• Requirement
Read the data and repeat all of it exactly.

• Provided data
◇ ◇ ◇ ◇ ◇ ◇ ◇

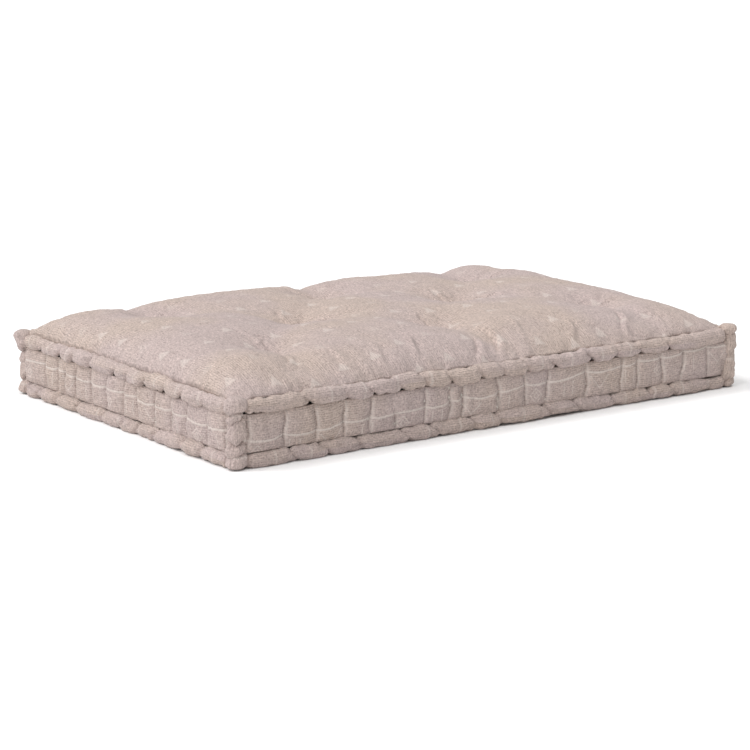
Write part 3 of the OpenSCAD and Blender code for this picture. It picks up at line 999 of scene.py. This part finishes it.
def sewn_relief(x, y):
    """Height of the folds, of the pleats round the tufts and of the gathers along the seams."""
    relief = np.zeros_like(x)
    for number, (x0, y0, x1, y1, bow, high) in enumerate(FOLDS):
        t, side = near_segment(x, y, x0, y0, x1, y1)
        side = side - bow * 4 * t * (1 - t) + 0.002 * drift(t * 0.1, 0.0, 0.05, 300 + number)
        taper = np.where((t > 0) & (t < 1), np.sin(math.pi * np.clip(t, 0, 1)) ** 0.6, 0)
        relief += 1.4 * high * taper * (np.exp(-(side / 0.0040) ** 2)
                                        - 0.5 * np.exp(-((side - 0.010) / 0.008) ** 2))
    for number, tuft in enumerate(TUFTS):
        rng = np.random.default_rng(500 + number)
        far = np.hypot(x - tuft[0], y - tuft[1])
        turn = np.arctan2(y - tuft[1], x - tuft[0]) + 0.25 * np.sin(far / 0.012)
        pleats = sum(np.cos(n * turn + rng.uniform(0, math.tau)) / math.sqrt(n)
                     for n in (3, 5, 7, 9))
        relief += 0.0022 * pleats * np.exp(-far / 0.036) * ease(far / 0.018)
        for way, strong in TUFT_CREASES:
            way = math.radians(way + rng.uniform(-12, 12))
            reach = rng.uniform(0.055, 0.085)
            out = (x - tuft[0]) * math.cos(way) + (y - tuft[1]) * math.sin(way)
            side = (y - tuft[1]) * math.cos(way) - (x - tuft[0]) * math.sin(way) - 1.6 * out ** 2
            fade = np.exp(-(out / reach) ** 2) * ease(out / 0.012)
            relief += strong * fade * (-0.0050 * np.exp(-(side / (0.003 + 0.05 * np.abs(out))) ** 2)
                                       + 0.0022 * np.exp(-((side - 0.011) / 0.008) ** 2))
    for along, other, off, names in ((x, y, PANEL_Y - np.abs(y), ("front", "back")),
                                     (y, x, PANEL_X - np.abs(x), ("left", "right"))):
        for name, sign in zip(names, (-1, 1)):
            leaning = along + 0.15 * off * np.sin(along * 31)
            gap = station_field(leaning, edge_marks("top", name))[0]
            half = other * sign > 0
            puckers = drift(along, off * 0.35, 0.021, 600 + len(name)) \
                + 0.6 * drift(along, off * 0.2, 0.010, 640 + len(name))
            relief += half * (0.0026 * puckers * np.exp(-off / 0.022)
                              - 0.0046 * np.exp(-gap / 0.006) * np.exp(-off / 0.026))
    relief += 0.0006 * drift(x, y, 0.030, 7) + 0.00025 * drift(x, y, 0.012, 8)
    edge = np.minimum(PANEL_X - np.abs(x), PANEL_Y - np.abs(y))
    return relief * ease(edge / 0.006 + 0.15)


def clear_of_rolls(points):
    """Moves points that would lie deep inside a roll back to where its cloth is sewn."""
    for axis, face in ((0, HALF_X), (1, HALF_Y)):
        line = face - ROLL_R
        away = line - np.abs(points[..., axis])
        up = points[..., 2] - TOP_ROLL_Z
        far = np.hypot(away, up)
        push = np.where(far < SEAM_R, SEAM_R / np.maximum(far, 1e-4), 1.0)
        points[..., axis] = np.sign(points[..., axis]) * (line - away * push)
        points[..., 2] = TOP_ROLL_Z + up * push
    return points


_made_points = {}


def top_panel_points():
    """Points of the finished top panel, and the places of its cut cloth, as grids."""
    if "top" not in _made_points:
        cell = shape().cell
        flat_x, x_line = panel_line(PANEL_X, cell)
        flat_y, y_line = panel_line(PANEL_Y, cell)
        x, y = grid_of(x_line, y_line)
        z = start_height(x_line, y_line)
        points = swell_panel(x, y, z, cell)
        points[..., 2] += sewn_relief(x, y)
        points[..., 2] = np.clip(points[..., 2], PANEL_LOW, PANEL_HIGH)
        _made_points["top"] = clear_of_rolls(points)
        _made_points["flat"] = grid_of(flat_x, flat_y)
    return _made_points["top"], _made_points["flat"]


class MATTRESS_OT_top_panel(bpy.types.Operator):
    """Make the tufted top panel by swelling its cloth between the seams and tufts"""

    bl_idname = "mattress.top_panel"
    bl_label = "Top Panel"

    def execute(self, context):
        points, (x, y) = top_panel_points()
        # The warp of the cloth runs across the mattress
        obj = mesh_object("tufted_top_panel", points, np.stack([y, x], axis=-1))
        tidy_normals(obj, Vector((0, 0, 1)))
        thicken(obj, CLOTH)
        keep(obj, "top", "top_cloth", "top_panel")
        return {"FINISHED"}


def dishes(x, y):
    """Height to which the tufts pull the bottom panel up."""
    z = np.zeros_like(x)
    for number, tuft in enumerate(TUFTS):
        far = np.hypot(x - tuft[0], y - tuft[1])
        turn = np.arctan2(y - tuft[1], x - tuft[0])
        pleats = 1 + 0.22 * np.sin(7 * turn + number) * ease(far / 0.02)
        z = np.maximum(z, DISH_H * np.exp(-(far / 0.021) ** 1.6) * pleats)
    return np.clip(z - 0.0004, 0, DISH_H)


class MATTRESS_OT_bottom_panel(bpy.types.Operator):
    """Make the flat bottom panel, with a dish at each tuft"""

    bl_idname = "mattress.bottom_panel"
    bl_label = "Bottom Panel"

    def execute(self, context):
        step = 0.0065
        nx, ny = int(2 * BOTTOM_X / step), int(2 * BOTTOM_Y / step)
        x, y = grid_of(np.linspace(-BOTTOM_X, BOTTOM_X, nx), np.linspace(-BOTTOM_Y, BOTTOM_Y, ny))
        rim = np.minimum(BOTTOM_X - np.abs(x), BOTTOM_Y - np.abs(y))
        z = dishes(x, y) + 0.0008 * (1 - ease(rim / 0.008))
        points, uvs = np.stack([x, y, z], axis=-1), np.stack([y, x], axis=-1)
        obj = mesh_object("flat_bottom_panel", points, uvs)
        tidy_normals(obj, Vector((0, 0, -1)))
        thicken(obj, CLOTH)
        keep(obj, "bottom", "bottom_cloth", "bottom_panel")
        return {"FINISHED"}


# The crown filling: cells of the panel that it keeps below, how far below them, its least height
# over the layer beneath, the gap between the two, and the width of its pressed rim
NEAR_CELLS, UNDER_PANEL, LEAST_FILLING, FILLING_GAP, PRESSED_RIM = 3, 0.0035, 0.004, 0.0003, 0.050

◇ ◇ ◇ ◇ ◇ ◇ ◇

• Result for this exercise
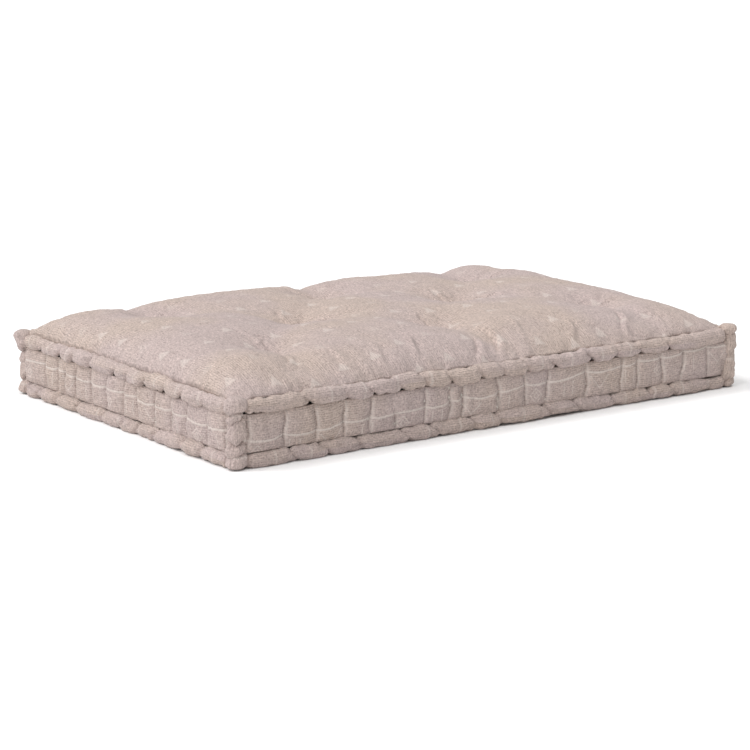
Write part 3 of the OpenSCAD and Blender code for this picture. It picks up at line 999 of scene.py. This part finishes it.
def sewn_relief(x, y):
    """Height of the folds, of the pleats round the tufts and of the gathers along the seams."""
    relief = np.zeros_like(x)
    for number, (x0, y0, x1, y1, bow, high) in enumerate(FOLDS):
        t, side = near_segment(x, y, x0, y0, x1, y1)
        side = side - bow * 4 * t * (1 - t) + 0.002 * drift(t * 0.1, 0.0, 0.05, 300 + number)
        taper = np.where((t > 0) & (t < 1), np.sin(math.pi * np.clip(t, 0, 1)) ** 0.6, 0)
        relief += 1.4 * high * taper * (np.exp(-(side / 0.0040) ** 2)
                                        - 0.5 * np.exp(-((side - 0.010) / 0.008) ** 2))
    for number, tuft in enumerate(TUFTS):
        rng = np.random.default_rng(500 + number)
        far = np.hypot(x - tuft[0], y - tuft[1])
        turn = np.arctan2(y - tuft[1], x - tuft[0]) + 0.25 * np.sin(far / 0.012)
        pleats = sum(np.cos(n * turn + rng.uniform(0, math.tau)) / math.sqrt(n)
                     for n in (3, 5, 7, 9))
        relief += 0.0022 * pleats * np.exp(-far / 0.036) * ease(far / 0.018)
        for way, strong in TUFT_CREASES:
            way = math.radians(way + rng.uniform(-12, 12))
            reach = rng.uniform(0.055, 0.085)
            out = (x - tuft[0]) * math.cos(way) + (y - tuft[1]) * math.sin(way)
            side = (y - tuft[1]) * math.cos(way) - (x - tuft[0]) * math.sin(way) - 1.6 * out ** 2
            fade = np.exp(-(out / reach) ** 2) * ease(out / 0.012)
            relief += strong * fade * (-0.0050 * np.exp(-(side / (0.003 + 0.05 * np.abs(out))) ** 2)
                                       + 0.0022 * np.exp(-((side - 0.011) / 0.008) ** 2))
    for along, other, off, names in ((x, y, PANEL_Y - np.abs(y), ("front", "back")),
                                     (y, x, PANEL_X - np.abs(x), ("left", "right"))):
        for name, sign in zip(names, (-1, 1)):
            leaning = along + 0.15 * off * np.sin(along * 31)
            gap = station_field(leaning, edge_marks("top", name))[0]
            half = other * sign > 0
            puckers = drift(along, off * 0.35, 0.021, 600 + len(name)) \
                + 0.6 * drift(along, off * 0.2, 0.010, 640 + len(name))
            relief += half * (0.0026 * puckers * np.exp(-off / 0.022)
                              - 0.0046 * np.exp(-gap / 0.006) * np.exp(-off / 0.026))
    relief += 0.0006 * drift(x, y, 0.030, 7) + 0.00025 * drift(x, y, 0.012, 8)
    edge = np.minimum(PANEL_X - np.abs(x), PANEL_Y - np.abs(y))
    return relief * ease(edge / 0.006 + 0.15)


def clear_of_rolls(points):
    """Moves points that would lie deep inside a roll back to where its cloth is sewn."""
    for axis, face in ((0, HALF_X), (1, HALF_Y)):
        line = face - ROLL_R
        away = line - np.abs(points[..., axis])
        up = points[..., 2] - TOP_ROLL_Z
        far = np.hypot(away, up)
        push = np.where(far < SEAM_R, SEAM_R / np.maximum(far, 1e-4), 1.0)
        points[..., axis] = np.sign(points[..., axis]) * (line - away * push)
        points[..., 2] = TOP_ROLL_Z + up * push
    return points


_made_points = {}


def top_panel_points():
    """Points of the finished top panel, and the places of its cut cloth, as grids."""
    if "top" not in _made_points:
        cell = shape().cell
        flat_x, x_line = panel_line(PANEL_X, cell)
        flat_y, y_line = panel_line(PANEL_Y, cell)
        x, y = grid_of(x_line, y_line)
        z = start_height(x_line, y_line)
        points = swell_panel(x, y, z, cell)
        points[..., 2] += sewn_relief(x, y)
        points[..., 2] = np.clip(points[..., 2], PANEL_LOW, PANEL_HIGH)
        _made_points["top"] = clear_of_rolls(points)
        _made_points["flat"] = grid_of(flat_x, flat_y)
    return _made_points["top"], _made_points["flat"]


class MATTRESS_OT_top_panel(bpy.types.Operator):
    """Make the tufted top panel by swelling its cloth between the seams and tufts"""

    bl_idname = "mattress.top_panel"
    bl_label = "Top Panel"

    def execute(self, context):
        points, (x, y) = top_panel_points()
        # The warp of the cloth runs across the mattress
        obj = mesh_object("tufted_top_panel", points, np.stack([y, x], axis=-1))
        tidy_normals(obj, Vector((0, 0, 1)))
        thicken(obj, CLOTH)
        keep(obj, "top", "top_cloth", "top_panel")
        return {"FINISHED"}


def dishes(x, y):
    """Height to which the tufts pull the bottom panel up."""
    z = np.zeros_like(x)
    for number, tuft in enumerate(TUFTS):
        far = np.hypot(x - tuft[0], y - tuft[1])
        turn = np.arctan2(y - tuft[1], x - tuft[0])
        pleats = 1 + 0.22 * np.sin(7 * turn + number) * ease(far / 0.02)
        z = np.maximum(z, DISH_H * np.exp(-(far / 0.021) ** 1.6) * pleats)
    return np.clip(z - 0.0004, 0, DISH_H)


class MATTRESS_OT_bottom_panel(bpy.types.Operator):
    """Make the flat bottom panel, with a dish at each tuft"""

    bl_idname = "mattress.bottom_panel"
    bl_label = "Bottom Panel"

    def execute(self, context):
        step = 0.0065
        nx, ny = int(2 * BOTTOM_X / step), int(2 * BOTTOM_Y / step)
        x, y = grid_of(np.linspace(-BOTTOM_X, BOTTOM_X, nx), np.linspace(-BOTTOM_Y, BOTTOM_Y, ny))
        rim = np.minimum(BOTTOM_X - np.abs(x), BOTTOM_Y - np.abs(y))
        z = dishes(x, y) + 0.0008 * (1 - ease(rim / 0.008))
        points, uvs = np.stack([x, y, z], axis=-1), np.stack([y, x], axis=-1)
        obj = mesh_object("flat_bottom_panel", points, uvs)
        tidy_normals(obj, Vector((0, 0, -1)))
        thicken(obj, CLOTH)
        keep(obj, "bottom", "bottom_cloth", "bottom_panel")
        return {"FINISHED"}


# The crown filling: cells of the panel that it keeps below, how far below them, its least height
# over the layer beneath, the gap between the two, and the width of its pressed rim
NEAR_CELLS, UNDER_PANEL, LEAST_FILLING, FILLING_GAP, PRESSED_RIM = 3, 0.0035, 0.004, 0.0003, 0.050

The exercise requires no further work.